The plaintiff moved to amend the complaint to “assert a reinstatement and front pay claim and clarif[y] the Monell claim.” Plaintiffs Opp. to Mot. at 1. At argument on the motions; however, the plaintiff explained that- she did not seek to file an amended complaint if her First Amendment claim was dismissed. The plaintiff alleged all that she sought to allege to plead her First Amendment claim. Therefore, the plaintiffs motion to amend her complaint is denied without prejudice as moot.

CONCLUSION

For the reasons explained above, the defendants’ motion to dismiss the complaint is granted, and the complaint is dismissed with prejudice. The plaintiffs motion to amend the complaint is denied without prejudice as moot. The Clerk is directed to enter judgment dismissing the complaint and closing the case. The Clerk is also directed to close all pending motions.

SO ORDERED.

. The complaint alleges that Section 2573 of the New York Education Law required that the plaintiff be given sixty days' notice prior to non-renewal or termination of her employment, and that failure to comply with that procedure violated the plaintiff’s rights under the Due Process Clause of the Fourteenth Amendment. Compl. ¶¶ 6(pp)-(tt), 16-17. However, in response to the motion to dismiss, the plaintiff withdrew her second cause of action for violation of due process, leaving only her first cause of action for violation of her right to free speech.
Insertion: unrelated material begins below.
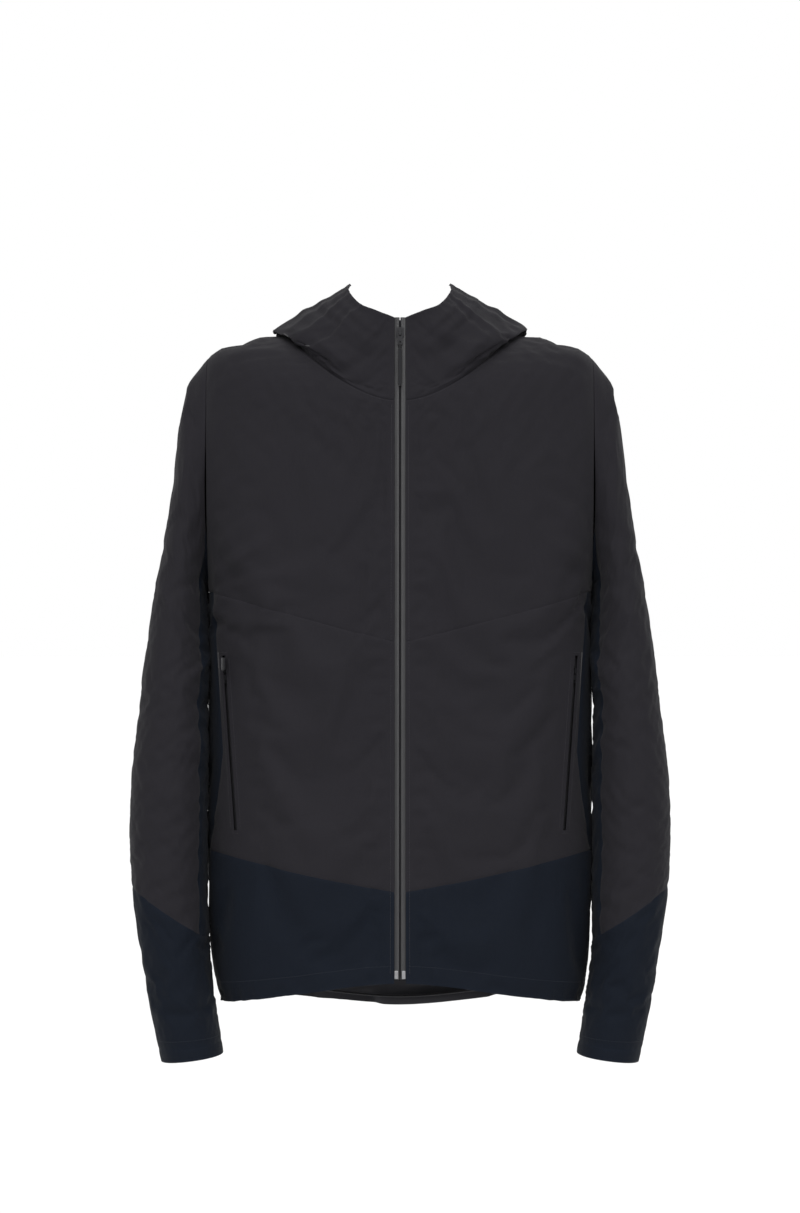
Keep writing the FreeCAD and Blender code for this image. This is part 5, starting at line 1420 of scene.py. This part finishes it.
# ---- CAD parts that stay: zips' metal and moulded pieces, cord locks
KEPT_FINISH = [
    ("zip_slider", DARK_METAL), ("zip_pull", DARK_METAL), ("zip_pull_cord", CORD),
    ("zip_top_stops", DARK_METAL), ("zip_retainer_box", GREY_METAL),
    ("zip_insertion_pin", GREY_METAL), ("zip_coil_left", COIL),
    ("zip_coil_right", COIL), ("pocket_slider_left", DARK_METAL), ("pocket_slider_right", DARK_METAL),
    ("pocket_pull_left", DARK_METAL), ("pocket_pull_right", DARK_METAL), ("hem_cord_lock_left", PLASTIC),
    ("hem_cord_lock_right", PLASTIC), ("hem_lock_button_left", PLASTIC), ("hem_lock_button_right", PLASTIC),
    ("hood_cord_lock", PLASTIC), ("hood_lock_button", PLASTIC),
]


def finish_kept_parts():
    """Give the CAD parts that stay visible their materials and rounded-looking edges."""
    for node, material in KEPT_FINISH:
        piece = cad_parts[node]
        piece.data.materials.clear()
        piece.data.materials.append(material)
        bevel = piece.modifiers.new("edges", "BEVEL")
        bevel.width = 0.12 * MM
        bevel.segments = 2
        bevel.limit_method = "ANGLE"
        bevel.angle_limit = math.radians(40)
        bevel.use_clamp_overlap = True


# ---- Floor, light and camera
FLOOR_LEVEL = -0.50
CAMERA_DISTANCE, CAMERA_HEIGHT = 3.5, 0.476
FRAME_HEIGHT_AT_JACKET = 1.286
IMAGE_WIDTH, IMAGE_HEIGHT = 800, 1213
SENSOR = 36.0
SKY_SEEN, SKY_LIGHT = 1.0, 0.20
# Soft lights: name, azimuth (0 shines along +Y), elevation, strength
SUNS = [("key", -22, 48, 2.4), ("fill", 30, 38, 1.5), ("rear", 170, 50, 0.8)]
SUN_SOFTNESS = 55


def make_world():
    """White surroundings for the camera, and a dimmer even light for the jacket."""
    world = bpy.data.worlds.new("studio")
    bpy.context.scene.world = world
    world.use_nodes = True
    nodes, links = world.node_tree.nodes, world.node_tree.links
    path = nodes.new("ShaderNodeLightPath")
    strength = nodes.new("ShaderNodeMapRange")
    strength.inputs["To Min"].default_value = SKY_LIGHT
    strength.inputs["To Max"].default_value = SKY_SEEN
    links.new(path.outputs["Is Camera Ray"], strength.inputs["Value"])
    nodes["Background"].inputs["Color"].default_value = (1, 1, 1, 1)
    links.new(strength.outputs[0], nodes["Background"].inputs["Strength"])
    bpy.context.scene.view_settings.view_transform = "Standard"


def make_stage():
    """Large pale floor, pale surroundings and soft studio lights."""
    bpy.ops.mesh.primitive_circle_add(vertices=96, radius=60, fill_type="NGON", location=(0, 0, FLOOR_LEVEL))
    floor = bpy.context.object
    floor.name = "floor"
    material, nodes, links, shader = new_material("floor", (0.86, 0.86, 0.86), 0.9)
    coordinates = nodes.new("ShaderNodeTexCoord")
    speckle = stretched_noise(nodes, links, coordinates.outputs["Object"], (6, 6, 6), 3)
    links.new(tinted(nodes, links, (0.86, 0.86, 0.86), speckle, 0.985, 1.015), shader.inputs["Base Color"])
    floor.data.materials.append(material)
    make_world()
    for name, azimuth, elevation, strength in SUNS:
        data = bpy.data.lights.new(name, "SUN")
        data.energy = strength
        data.angle = math.radians(SUN_SOFTNESS)
        light = bpy.data.objects.new(name, data)
        bpy.context.collection.objects.link(light)
        light.rotation_euler = (math.radians(90 - elevation), 0, math.radians(azimuth))


def make_camera():
    """Camera level with the middle of the jacket, straight in front of it."""
    data = bpy.data.cameras.new("camera")
    data.sensor_fit = "VERTICAL"
    data.sensor_height = SENSOR
    data.sensor_width = SENSOR * IMAGE_WIDTH / IMAGE_HEIGHT
    data.lens = SENSOR / 2 / (FRAME_HEIGHT_AT_JACKET / 2 / CAMERA_DISTANCE)
    camera = bpy.data.objects.new("camera", data)
    bpy.context.collection.objects.link(camera)
    camera.location = (0, -CAMERA_DISTANCE, CAMERA_HEIGHT)
    camera.rotation_euler = (math.radians(90), 0, 0)
    bpy.context.scene.camera = camera


# ---- The jacket
def stitch_cuff(side_name, final, normals):
    """Stitching round the cuff."""
    travel = np.cumsum(np.linalg.norm(np.diff(final[:, 0], axis=0), axis=1))
    row = int(np.argmin(np.abs(travel - (travel[-1] - CUFF_WIDTH))))
    make_stitches(f"cuff_stitching_{side_name}", [(final[row], normals[row])], f"forearm_part_{side_name}",
                  NAVY_THREAD)


def build_jacket():
    """Every piece of the jacket."""
    rest = torso_grid()
    final = torso_finish(rest)
    tree = make_torso(rest, final)
    make_torso_stitching(tree, final)
    make_hem_cord(rest)
    make_hem_facing(final)
    make_neck_tape(final)
    make_hanger_loop()
    make_storm_flap()
    for side_name, side, seed in (("left", 1, 7), ("right", -1, 17)):
        sleeve, positions = sleeve_grid(rest)
        draped = sleeve_finish(sleeve, positions, seed)
        shape, normals = make_sleeve(side_name, side, sleeve, draped, positions)
        stitch_cuff(side_name, shape, normals)
        make_zip_film(side_name, side)
        make_pocket_bag(tree, side_name)
        make_pocket_tape(side_name, side)
    hood, columns, last = hood_grid()
    hood = hood_finish(hood, columns, last)
    hood, normals = make_hood(hood, columns, last)
    make_hood_cord(hood, normals)
    finish_kept_parts()


build_jacket()
make_stage()
make_camera()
. At least two courts of appeals have held that Garcetti applies to a primary or secondary schoolteacher's in-classroom speech, and that such speech is therefore not protected by the First Amendment. See Brown v. Chicago Bd. Of Educ., 824 F.3d 713, 715 (7th Cir. 2016); Evans-Marshall v. Bd. Of Educ. of Tipp City Exempted Vill. Sch. Dist., 624 F.3d 332, 342-43 (6th Cir. 2010); see also Johnson v. Poway Unified Sch. Dist., 658 F.3d 954, 962-64 (9th Cir. 2011) (holding that high school teacher’s in-classroom speech was made "as an employee, not as a citizen,” and therefore could not form the basis of a First Amendment claim). Two courts of appeals have acknowledged a carve-out to the standard set out in Garcetti in the context of speech made by a professor at a public university. See Demers v. Austin, 746 F.3d 402, 412-13 (9th Cir. 2014); Adams v. Trs. Of the University of N.C.-Wilmington, 640 F.3d 550, 562 (4th Cir. 2011). One court of appeals declined to apply *492Garcetti to a public school teacher's posting of items on a high school bulletin board, but found that the speech was not protected by the First Amendment in any event because it was not speech on a matter of public concern. Lee v. York Cty. Sch. Div., 484 F.3d 687 (4th Cir. 2007).

. The plaintiff argues that qualified immunity is inappropriate with respect to her claims for equitable relief, but the current complaint seeks no such relief and, in any event, the individual defendants would not have the power to grand such relief.

. Moreover, the standard set forth in James— that the question “is whether the regulatory policy is drawn as narrowly as possible to achieve the social interests that justify it,” 461 F,2d at 574 — is inapplicable to school-sponsored speech, see Panse, 303 Fed.Appx. at 934.